Very slow to start—had practically nothing up top on the first go 'round—then hit the middle and (surprise!) got a good toehold and swam right across the grid, west to east. Then hit the bottom and once again slowed. Had even less after my first go at the south than I had after my first go at the north. What broke the bottom was ARGYLE (44D: Diamond pattern), which I got without crosses, and which gave me RRR, then RASPS, and then (the ubiquitousest 15 in the whole wide world, of late) A LOT ON ONE'S PLATE (I'm told one of today's constructors once used both A LOT ON ONE'S PLATE *and* SCARLET TANAGERS in another puzzle he constructed. Recycling!) (Wait, wait, you're gonna love this—last person to use A LOT ON ONE'S PLATE in a NYT puzzle: Martin Ashwood-Smith. Before that: Joe Krozel. Before that: Martin Ashwood-Smith. Before that: (wait for it ...) Joe Krozel. That's a lot of A LOT ON ONE'S PLATE on one's plate. Times 2). All you really need is one 15 in place, and the whole stack starts to tip. Made short work of the south after that, and then went north, where things looked quite bleak. CHALK DUST (11D: School board output?) was my one solid anchor up there (well, that and SCALE). Then PENSÉE. Then (aha!) EDDIE (10D: Money making hits). From there I managed the awkward plural STERLING SILVERS, and the rest fell from there. Once again, that's FROE. Not ADZE, but FROE. That is all.

Bullets:
  • 16A: 1970 film with much Sioux dialogue ("A MAN CALLED HORSE") — heard of it, but never seen it and couldn't tell you one thing about it.
  • 17A: Game that kids fall for (RING AROUND A ROSY) — GREAT clue; I learned it as "THE Rosy," but no matter.

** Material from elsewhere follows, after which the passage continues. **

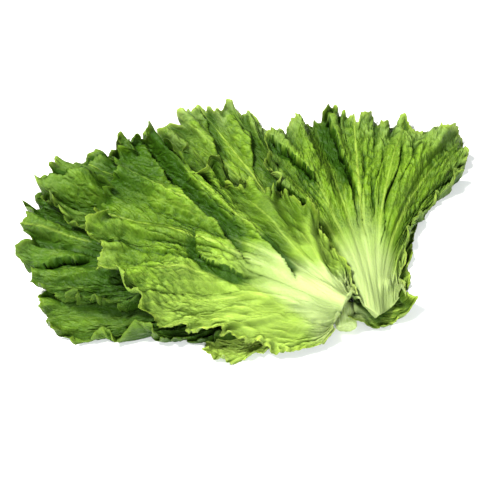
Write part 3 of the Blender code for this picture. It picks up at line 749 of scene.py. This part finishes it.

  • 26A: "Kathy Griffin: My Life on the ___" (Emmy-winning reality show) ("D LIST") — big fat gimme. Used to love this show.

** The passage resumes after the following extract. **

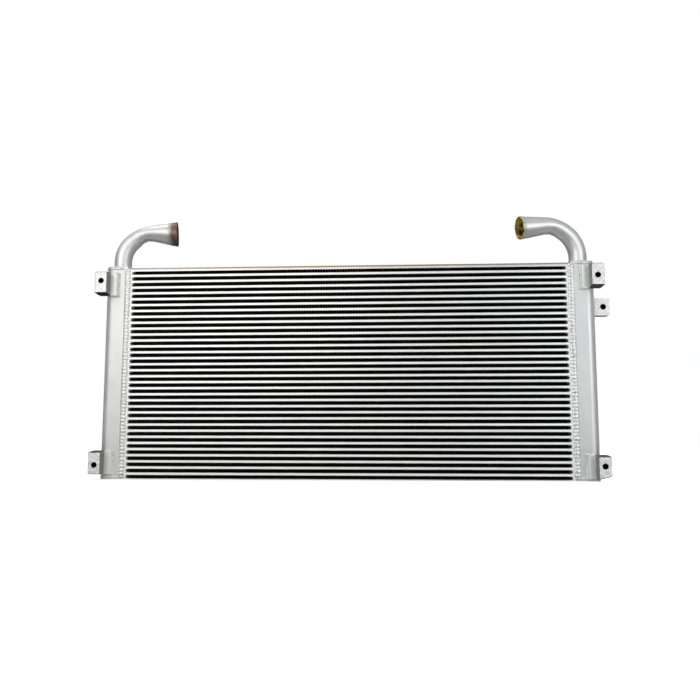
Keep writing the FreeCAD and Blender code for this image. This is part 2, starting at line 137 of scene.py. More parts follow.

  • 33A: Craze of 2005-06 (SUDOKU) — this is a stupid clue. Is SUDOKU not a "craze" any more? Was it ever? When did it stop being popular?
  • 31A: Direction for a whaler? (THAR) — she blows. Indeed she does.
  • 37A: Word often pig-Latinized (NIX) — Also [ESPN commentator Wendi]
  • 3D: Frederiksberg resident (DANE) — I lived in Fredericksburg one summer. It was not in Denmark.

  • 31D: Wyndham alternative, familiarly (THE HILTON) — Never heard of "Wyndham." Not sure how the clue signals the definite article.
  • 4D: Artist with a self-named museum in Montauban, France (INGRES) — with a name like that (common letters in an odd arrangement) you'd think he'd show up more often.
  • 56D: "Luff, you lubber" speaker of literature (SMEE) — meaningless to me. But I've seen SMEE a lot, so no problem to work out from a cross or two.
  • 21D: Talent agent Swifty (LAZAR) — learned him from crosswords!
  • 43D: Former AOL competitor (NETCOM) — ugh, bygone ISPS. I've heard of Netscape and NetZero, but not this. With such a terrible, hackneyed, forgettable name, it deserved to die.